Ability of steel fibers to enhance the shear and flexural behavior of high-strength concrete beams subjected to blast loads

Abstract

The provision of steel fibers improves many of the properties of high-strength concrete (HSC), including its tensile capacity, ductility, toughness and fragmentation resistance. These enhanced features also make high-strength fiber reinforced concrete (HSFRC) an ideal material for the blast resistant design of structures. One of the established applications of fiber-reinforced concrete is in beams, where fibers can be used to increase shear capacity and replace transverse reinforcement. While extensive research exists on the behavior of FRC and HSFRC beams under static loads, studies examining the blast behavior of such beams is scarce.
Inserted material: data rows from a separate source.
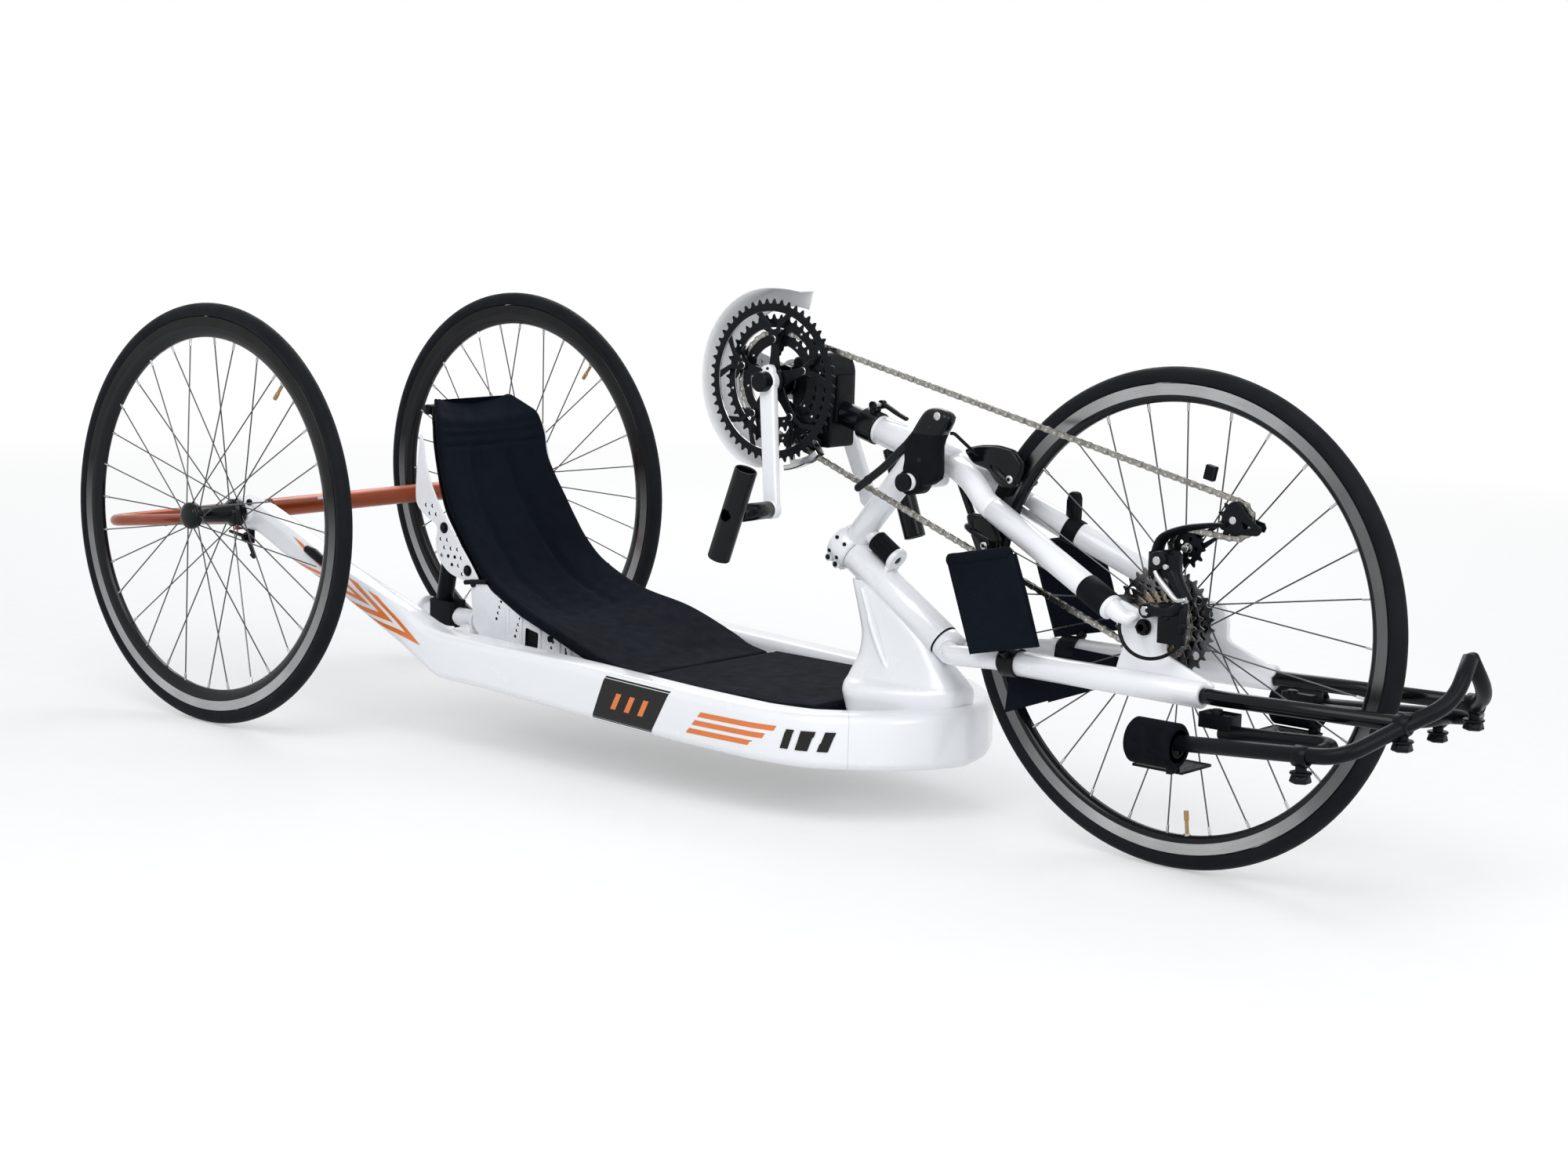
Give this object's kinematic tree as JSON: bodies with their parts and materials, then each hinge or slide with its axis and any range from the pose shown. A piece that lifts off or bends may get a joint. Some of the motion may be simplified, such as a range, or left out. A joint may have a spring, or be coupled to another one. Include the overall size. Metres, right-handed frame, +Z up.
{
  "type": "recumbent handcycle",
  "caption": "Recumbent hand-cranked tricycle with a low bucket seat, cambered rear wheels, hand cranks on a steering fork, gears, rim brakes and a footrest.",
  "frame": {"origin": "centre of the footprint on the ground", "axes": "+X forward along the travel direction, +Y to the rider's left, +Z up"},
  "size_m": [2.2214, 0.7168, 0.6715],
  "materials": {
    "white_frame": "gloss white paint",
    "orange_metal": "satin metallic orange",
    "black_metal": "satin black anodised",
    "tyre_black": "black tread rubber",
    "rim_black": "black rim with a bare brake track",
    "steel": "bare steel",
    "seat_fabric": "black padded fabric",
    "shell_black": "black shell",
    "grip_black": "gloss black",
    "foam_black": "black foam",
    "damper_rubber": "black rubber",
    "mesh_fabric": "black mesh fabric",
    "guard_white": "white plastic",
    "cable_black": "black cable housing"
  },
  "bodies": {
    "frame": {"main_rail_right": "white_frame", "main_rail_left": "white_frame", "head_tower": "white_frame", "axle_tube": "orange_metal", "rear_bumper": "orange_metal", "back_cushion": "seat_fabric", "front_cushion": "seat_fabric", "seat_shell": "shell_black", "seat_plate_right": "white_frame", "seat_plate_left": "white_frame", "seat_rail_right": "white_frame", "seat_rail_left": "white_frame", "headset_upper": "black_metal", "headset_lower": "black_metal", "steering_damper": "damper_rubber"},
    "parking_brake": {"parking_brake_lever": "black_metal"},
    "wheel_right": {"tyre_right": "tyre_black", "rim_right": "rim_black", "hub_right": "black_metal"},
    "wheel_left": {"tyre_left": "tyre_black", "rim_left": "rim_black", "hub_left": "black_metal"},
    "fork": {"fork_crown": "white_frame", "boom_frame": "white_frame", "fork_leg_right": "white_frame", "fork_leg_left": "white_frame", "front_axle": "black_metal", "boom_slide": "black_metal", "boom_collar": "black_metal", "chain_guard": "guard_white", "front_derailleur": "steel", "chain": "steel", "derailleur_cage": "black_metal", "derailleur_body": "black_metal", "brake_hood": "shell_black", "brake_caliper_upper": "black_metal", "brake_caliper_lower": "black_metal", "foot_frame": "black_metal", "calf_rest_right": "mesh_fabric", "calf_rest_left": "mesh_fabric", "heel_roller_right": "foam_black", "heel_roller_left": "foam_black", "leg_sensor": "shell_black", "brake_cable": "cable_black", "shift_cable": "cable_black"},
    "wheel_front": {"tyre_front": "tyre_black", "rim_front": "rim_black", "hub_front": "black_metal"},
    "cranks": {"crank_right": "black_metal", "crank_left": "black_metal", "chainring_large": "black_metal", "chainring_middle": "black_metal", "chainring_small": "steel"},
    "grip_right": {"handle_right": "grip_black"},
    "grip_left": {"handle_left": "grip_black"},
    "sprockets": {"cassette": "steel"},
    "pulley_guide": {"jockey_guide": "shell_black"},
    "pulley_tension": {"jockey_tension": "shell_black"},
    "clamp_lever": {"collar_lever": "black_metal"},
    "brake_blade": {"brake_lever": "black_metal"}
  },
  "joints": [
    {"name": "steering", "type": "hinge", "parent": "frame", "child": "fork", "pos_m": [0.21687, 0, 0.3266], "axis": [0.8425, 0, -0.5388], "range_deg": [-25, 25], "stiffness_Nm_per_rad": 40},
    {"name": "rear_wheel_right_spin", "type": "hinge", "parent": "frame", "child": "wheel_right", "pos_m": [-0.73023, -0.3135, 0.3044], "axis": [0, 0.9997, -0.0262], "continuous": true},
    {"name": "rear_wheel_left_spin", "type": "hinge", "parent": "frame", "child": "wheel_left", "pos_m": [-0.73023, 0.3135, 0.3044], "axis": [0, 0.9997, 0.0262], "continuous": true},
    {"name": "parking_brake_turn", "type": "hinge", "parent": "frame", "child": "parking_brake", "pos_m": [-0.73823, -0.24, 0.263], "axis": [0, -1, 0], "range_deg": [0, 35]},
    {"name": "front_wheel_spin", "type": "hinge", "parent": "fork", "child": "wheel_front", "pos_m": [0.71677, 0, 0.3045], "axis": [0, 1, 0], "continuous": true},
    {"name": "crank_spin", "type": "hinge", "parent": "fork", "child": "cranks", "pos_m": [0.11277, 0, 0.549], "axis": [0, 1, 0], "continuous": true},
    {"name": "sprocket_spin", "type": "hinge", "parent": "fork", "child": "sprockets", "pos_m": [0.71677, 0, 0.3045], "axis": [0, 1, 0], "continuous": true},
    {"name": "pulley_guide_spin", "type": "hinge", "parent": "fork", "child": "pulley_guide", "pos_m": [0.75177, -0.043, 0.4], "axis": [0, 1, 0], "continuous": true},
    {"name": "pulley_tension_spin", "type": "hinge", "parent": "fork", "child": "pulley_tension", "pos_m": [0.81477, -0.043, 0.44], "axis": [0, 1, 0], "continuous": true},
    {"name": "grip_right_spin", "type": "hinge", "parent": "cranks", "child": "grip_right", "pos_m": [0.15515, -0.178, 0.38747], "axis": [0, 1, 0], "continuous": true},
    {"name": "grip_left_spin", "type": "hinge", "parent": "cranks", "child": "grip_left", "pos_m": [0.15515, 0.178, 0.38747], "axis": [0, 1, 0], "continuous": true},
    {"name": "clamp_lever_turn", "type": "hinge", "parent": "fork", "child": "clamp_lever", "pos_m": [0.24467, 0, 0.52537], "axis": [0, -1, 0], "range_deg": [0, 90]},
    {"name": "brake_squeeze", "type": "hinge", "parent": "fork", "child": "brake_blade", "pos_m": [0.38577, -0.057, 0.512], "axis": [0, -1, 0], "range_deg": [0, 12], "stiffness_Nm_per_rad": 1.2, "springref_deg": -14.32}
  ],
  "couplings": [
    {"joint": "sprocket_spin", "follows": "crank_spin", "ratio": 1.5238},
    {"joint": "pulley_tension_spin", "follows": "crank_spin", "ratio": 2.9091},
    {"joint": "pulley_guide_spin", "follows": "crank_spin", "ratio": -2.9091}
  ]
}
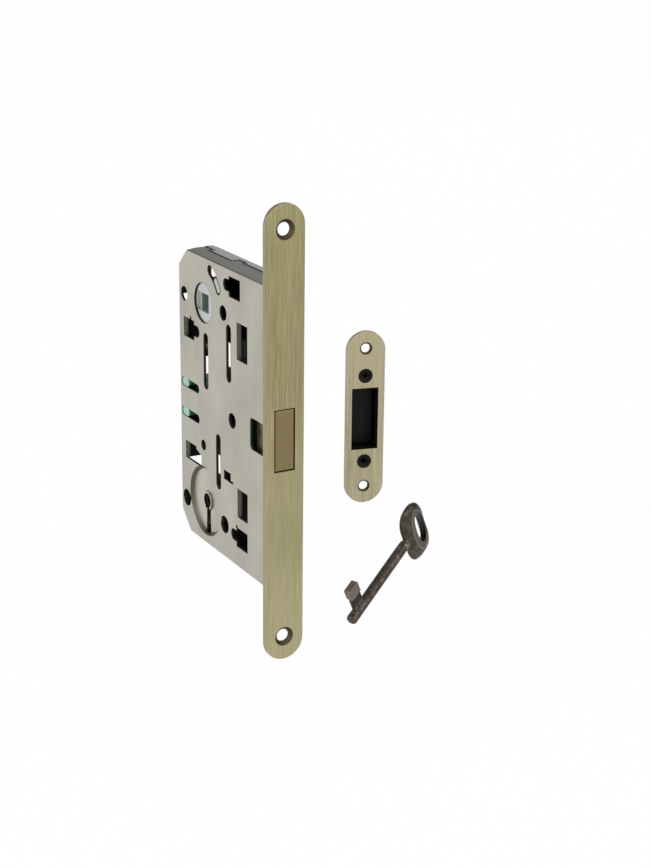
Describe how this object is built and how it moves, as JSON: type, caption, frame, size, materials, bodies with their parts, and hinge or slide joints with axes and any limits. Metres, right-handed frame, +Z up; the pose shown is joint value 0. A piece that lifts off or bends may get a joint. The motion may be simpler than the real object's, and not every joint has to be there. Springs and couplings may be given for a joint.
{
  "type": "mortise sashlock",
  "caption": "Mortise sashlock with a flush magnetic latch bolt, sprung follower and key-worked deadlock, with its strike, strike box and bow key.",
  "frame": {"origin": "on the front face of the forend, midway between its two screw holes", "axes": "+X out of the door edge along the forend screws, +Z up along the forend, +Y across the lock's thickness"},
  "size_m": [0.125, 0.0851, 0.196],
  "materials": {
    "case_pillars": "zinc-plated turned steel",
    "case_shell": "satin nickel plating on sheet steel",
    "cover_screws": "zinc-plated steel",
    "cover_shell": "satin nickel plating on sheet steel",
    "deadlock_slide": "zinc-plated pressed steel",
    "deadlock_studs": "bright steel",
    "draw_lever": "zinc-plated pressed steel",
    "draw_lever_stub": "zinc-plated steel",
    "follower": "pressure die-cast zinc, bare",
    "forend": "vertically brushed, aged brass, lacquered",
    "forend_rivets": "zinc-plated steel",
    "handle_spring": "spring wire",
    "handle_spring_seat": "moulded nylon, black",
    "keeper_plate": "zinc-plated steel",
    "key": "cast, dark bronze patina with worn edges",
    "latch_carrier": "moulded acetal, mint green",
    "latch_guides": "moulded nylon, black",
    "latch_head": "aged brass, satin",
    "latch_magnet": "nickel-plated magnet",
    "latch_pin": "bright steel",
    "latch_spring": "spring wire",
    "latch_spring_post": "zinc-plated steel",
    "lever_tumbler": "zinc-plated pressed steel",
    "magnet_holder": "moulded nylon, black",
    "strike_adjusters": "black oxide",
    "strike_box": "moulded nylon, black",
    "strike_magnet": "nickel-plated magnet",
    "strike_plate": "aged brass, satin",
    "tumbler_spring": "spring wire",
    "tumbler_stub": "zinc-plated steel"
  },
  "bodies": {
    "case": {"forend": "forend", "case_shell": "case_shell", "cover_shell": "cover_shell", "case_pillars": "case_pillars", "cover_screws": "cover_screws", "forend_rivets": "forend_rivets", "latch_guides": "latch_guides", "latch_spring": "latch_spring", "latch_spring_post": "latch_spring_post", "draw_lever_stub": "draw_lever_stub", "handle_spring": "handle_spring", "handle_spring_seat": "handle_spring_seat", "tumbler_stub": "tumbler_stub", "tumbler_spring": "tumbler_spring"},
    "latch": {"latch_head": "latch_head", "latch_magnet": "latch_magnet", "latch_carrier": "latch_carrier", "latch_pin": "latch_pin"},
    "follower": {"follower": "follower"},
    "draw_lever": {"draw_lever": "draw_lever"},
    "deadlock": {"deadlock_slide": "deadlock_slide", "deadlock_studs": "deadlock_studs"},
    "tumbler": {"lever_tumbler": "lever_tumbler"},
    "strike": {"strike_plate": "strike_plate", "strike_box": "strike_box", "strike_adjusters": "strike_adjusters", "magnet_holder": "magnet_holder", "strike_magnet": "strike_magnet", "keeper_plate": "keeper_plate"},
    "key": {"key": "key"}
  },
  "joints": [
    {"name": "latch_slide", "type": "slide", "parent": "case", "child": "latch", "axis": [1, 0, 0], "range_m": [0, 0.011], "stiffness_N_per_m": 25, "springref_m": -0.006, "deforming": ["latch_spring"]},
    {"name": "follower_turn", "type": "hinge", "parent": "case", "child": "follower", "pos_m": [-0.06, 0, 0.045], "axis": [0, -1, 0], "range_deg": [0, 22], "stiffness_Nm_per_rad": 0.3, "springref_deg": -17.19, "deforming": ["handle_spring"]},
    {"name": "draw_lever_turn", "type": "hinge", "parent": "case", "child": "draw_lever", "pos_m": [-0.0513, 0, 0.022], "axis": [0, -1, 0], "range_deg": [-27.2, 0]},
    {"name": "deadlock_lift", "type": "slide", "parent": "case", "child": "deadlock", "axis": [0, 0, 1], "range_m": [0, 0.005]},
    {"name": "tumbler_lift", "type": "hinge", "parent": "case", "child": "tumbler", "pos_m": [-0.0355, 0, -0.0165], "axis": [0, 1, 0], "range_deg": [0, 6.05], "stiffness_Nm_per_rad": 0.004, "springref_deg": -11.46},
    {"name": "strike_offset", "type": "slide", "parent": "case", "child": "strike", "axis": [0, 1, 0], "range_m": [0, 0.06]},
    {"name": "key_offset", "type": "slide", "parent": "case", "child": "key", "axis": [0, 1, 0], "range_m": [0, 0.06]}
  ],
  "couplings": [
    {"joint": "draw_lever_turn", "follows": "follower_turn", "ratio": -1.2305},
    {"joint": "tumbler_lift", "follows": "deadlock_lift", "rad_per_m": 20.944}
  ]
}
Accordingly, this paper presents the results of an experimental program which studies the effect of steel fibers on the blast performance of high-strength concrete beams. As part of the study, ten HSFRC beams are tested under either static loads or simulated blast loads using a shock-tube. Test variables include the effects of fibers, fiber content, fiber type, longitudinal steel ratio and combined use of fibers and transverse reinforcement. The results show that the use of fibers in HSC beams increases blast resistance, improves control of displacements and results in superior damage tolerance. In addition, the results show that steel fibers can substitute for transverse reinforcement and prevent blast-induced shear failures. The analytical investigation shows that the use of SDOF analysis, with development of non-linear resistant functions, can be used to predict the blast response of HSFRC beams with good accuracy.